The Rule-of-Law Vacuum: Why Infrastructure Alone is Not Enough
Purely economic engagement in Turkmenistan is inherently risky due to the “systemic and institutionalized” corruption identified in the 2025 OECD Report. Building “hard” infrastructure without addressing democratic institutions creates several points of failure:
- Economic Inefficiency: The dual exchange rate system acts as a “hidden tax,” where EU investment risks losing the majority of its purchasing power and European firms may lose up to 80% of their profit value during repatriation. Moreover, the vast gap between the dual rates creates an irresistible incentive for bribery and currency arbitrage.
- Environmental Transparency Gaps: While the EU aims to fix methane leaks, success depends on data integrity. Turkmenistan significantly underreports its footprint; satellite observations in 2025 revealed that actual emissions were double the levels reported by authorities. Without accurate reporting, the “Green Transition” remains a moving target.
- The Digital Paradox: The EU’s goal of a “digital autobahn” is physically impossible under the current state-directed internet blockade. Blocked cloud services, high tariffs ($4,500+/month for business lines), and systemic VPN crackdowns make modern logistics and transparent customs management impossible.
- Human Capital and Gender Gaps: With tertiary education reaching fewer than 20% of graduates, 31.6% of firms identify an “inadequately educated workforce” as their primary obstacle. Furthermore, the exclusion of women from leadership – only 6.1% of firms have female top managers compared to a 17.3% regional average – stifles economic diversity and innovation.
- Governance and Corruption Risks: Systemic corruption remains a major deterrent; the World Bank Enterprise Survey reports a 10.6% bribery incidence. Businesses are frequently pressured for informal payments to secure construction permits (13.4%) or navigate tax assessments (9.6%), undermining fair competition.

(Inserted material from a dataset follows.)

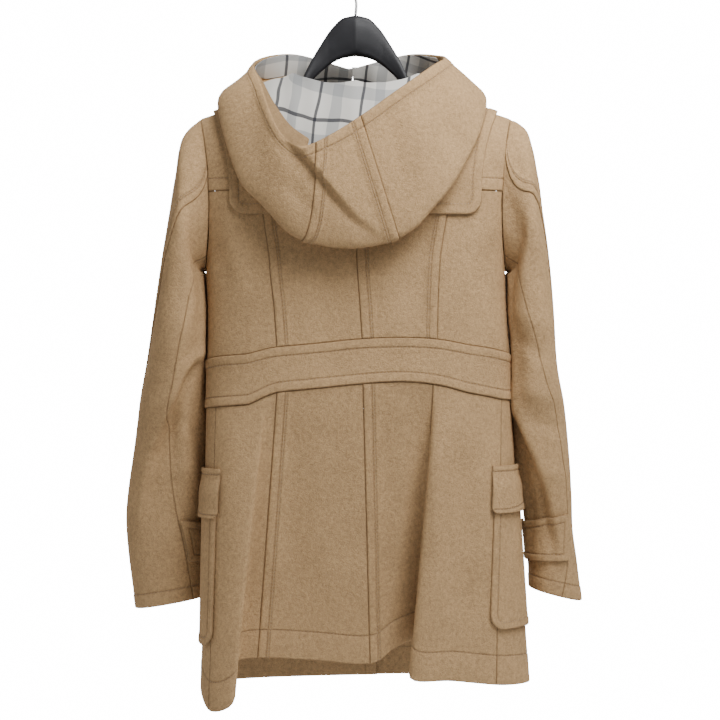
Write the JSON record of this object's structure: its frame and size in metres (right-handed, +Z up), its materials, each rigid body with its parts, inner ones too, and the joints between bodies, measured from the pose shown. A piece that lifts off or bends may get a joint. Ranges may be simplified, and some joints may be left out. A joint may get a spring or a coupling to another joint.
{
  "type": "duffle coat on a hanger",
  "caption": "Hooded wool duffle coat with a waistband, wrap-round patch pockets and a flared skirt, hanging on a plastic hanger.",
  "frame": {"origin": "inside top of the hanger's hook, where a rail carries it", "axes": "+Z up, +Y out of the back of the coat, +X towards the wearer's left"},
  "size_m": [0.5787, 0.2382, 0.9355],
  "materials": {
    "wool": "milled wool with a short nap",
    "hood_lining": "smooth woven lining with a check",
    "hanger_plastic": "satin moulded plastic",
    "hook_steel": "bright wire",
    "toggle_horn": "polished horn",
    "patch_leather": "smooth leather",
    "cord": "twisted cord"
  },
  "bodies": {
    "root": {"back_centre_left": "wool", "back_centre_right": "wool", "back_side_left": "wool", "back_side_right": "wool", "back_yoke": "wool", "cape_left": "wool", "cape_right": "wool", "cuff_strap_left": "wool", "cuff_strap_right": "wool", "front_left": "wool", "front_right": "wool", "hanger_body": "hanger_plastic", "hanger_hook": "hook_steel", "hood_centre": "wool", "hood_left": "wool", "hood_lining_back": "hood_lining", "hood_lining_left": "hood_lining", "hood_lining_right": "hood_lining", "hood_right": "wool", "loop_patch_1": "patch_leather", "loop_patch_2": "patch_leather", "loop_patch_3": "patch_leather", "pocket_flap_left": "wool", "pocket_flap_right": "wool", "pocket_left": "wool", "pocket_right": "wool", "skirt_centre_left": "wool", "skirt_centre_right": "wool", "skirt_front_left": "wool", "skirt_front_right": "wool", "skirt_side_left": "wool", "skirt_side_right": "wool", "sleeve_left_back": "wool", "sleeve_left_top": "wool", "sleeve_left_under": "wool", "sleeve_right_back": "wool", "sleeve_right_top": "wool", "sleeve_right_under": "wool", "toggle_1": "toggle_horn", "toggle_2": "toggle_horn", "toggle_3": "toggle_horn", "toggle_loop_1": "cord", "toggle_loop_2": "cord", "toggle_loop_3": "cord", "toggle_patch_1": "patch_leather", "toggle_patch_2": "patch_leather", "toggle_patch_3": "patch_leather", "waistband_back": "wool", "waistband_front_left": "wool", "waistband_front_right": "wool"}
  },
  "joints": []
}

- Reputational Risk: As highlighted by Human Rights Watch, deepening ties with a state that jails critics and utilizes forced labor in cotton harvesting, directly contradicts the “essential elements” of the EU’s democratic mandate and risks tainting European supply chains.
Recommendations for Leveraging Investment for Change
The EU should not view its values and its investments as separate; rather, investment is the lever to secure those fundamental values. The following recommendations are based on conditions, where the EU ties the release of each new phase of funding, trade benefits, and technical support to specific, verifiable benchmarks in human rights, transparency, and the rule of law:
- Phased PCA Ratification: The European Parliament should maintain its firm position on the Partnership and Cooperation Agreement (PCA) until specific human rights benchmarks are met, such as the release of political prisoners and the end of arbitrary travel bans.

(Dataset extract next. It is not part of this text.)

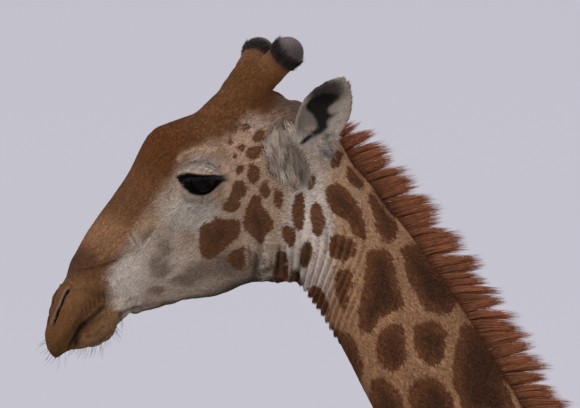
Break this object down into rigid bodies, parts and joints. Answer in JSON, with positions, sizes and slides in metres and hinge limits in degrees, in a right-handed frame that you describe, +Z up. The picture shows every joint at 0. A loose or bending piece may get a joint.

- Digital Reciprocity: For every Euro spent on “hard” transport infrastructure, the EU must demand a commitment to liberalizing internet access. This includes making internet access affordable, removing the blocks and introducing competition to the telecommunications sector.

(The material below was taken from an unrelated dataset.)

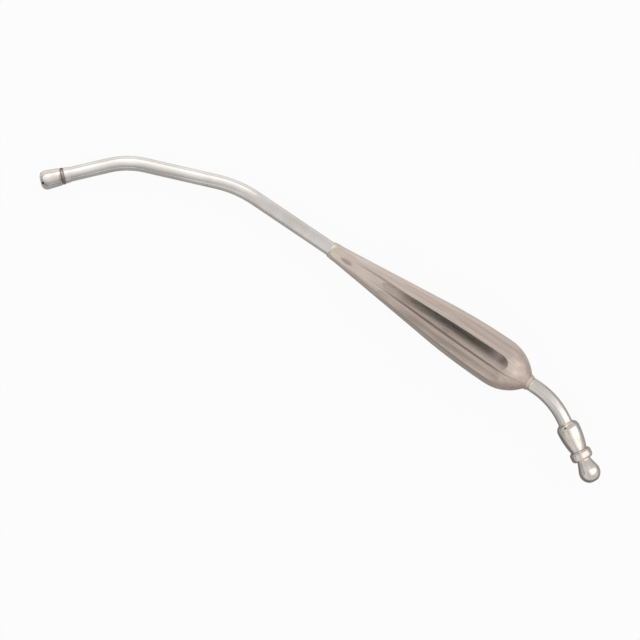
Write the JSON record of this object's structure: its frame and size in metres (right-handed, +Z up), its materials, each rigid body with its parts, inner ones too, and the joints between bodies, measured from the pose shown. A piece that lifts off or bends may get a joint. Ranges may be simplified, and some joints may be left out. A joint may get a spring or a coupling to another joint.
{
  "type": "yankauer suction tip",
  "caption": "Bent steel suction tube with a perforated screw-on tip, a hollow fluted handle and a barbed connector that a soft hose pushes over.",
  "frame": {"origin": "centre of the part's box, on the surface that it lies on", "axes": "+X from the tip end to the hose connector end along the longest extent, +Z up, away from the surface; the bends lie almost level"},
  "size_m": [0.2782, 0.0592, 0.0218],
  "materials": {
    "tip_steel": "polished",
    "ferrule_steel": "polished",
    "tube_steel": "polished",
    "handle_steel": "satin polished",
    "connector_steel": "polished"
  },
  "bodies": {
    "root": {"suction_tip": "tip_steel", "threaded_ferrule": "ferrule_steel", "suction_tube": "tube_steel", "handle_shell_upper": "handle_steel", "handle_shell_lower": "handle_steel", "hose_connector": "connector_steel"}
  },
  "joints": []
}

- Independent Oversight: As a condition for EIB Framework Agreement lending, the EU should insist on the creation of an independent Business Ombudsman to settle disputes and monitor labor rights in EU-funded projects.
- Monetary Unification: To prevent the catastrophic loss of investment value, the EU and EIB should tie large-scale infrastructure investments to a verifiable roadmap for exchange rate unification. Following the IMF’s 2025 recommendations, a realistic merger of the rates would follow a “Shock + Shield” approach where phased currency unification is accompanied by social safety nets, particularly to protect the most vulnerable people.
- Investing in Humans: The EU should pivot more funding toward vocational training and youth skills to reduce reliance on foreign experts and empower a new generation of Turkmen professionals. Ending arbitrary travel bans and enabling freedom of movement goes hand in hand with attracting highly educated Turkmen nationals living abroad back to Turkmenistan and helping minimize brain drain.
- Mandate Civil Society Oversight: The EU should formalize the role of independent civil society organizations as project watchdogs, ensuring they have secure channels to conduct social audits and file grievances with accountability mechanisms to prevent environmental or social harm.
The EU stands at a crossroads in Turkmenistan. While the “Middle Corridor” offers immense economic promise, it cannot reach its full potential in a country defined by information blockades and institutionalized corruption. The EU must use its financial weight, as a leading global investor and a trade partner, to insist that progress is not measured in infrastructure alone, but in the freedom of Turkmenistan’s citizens and the transparency of its market. Only by tying economic engagement to human rights and the rule of law can the EU ensure its investments lead to a stable, prosperous, and truly connected Turkmenistan.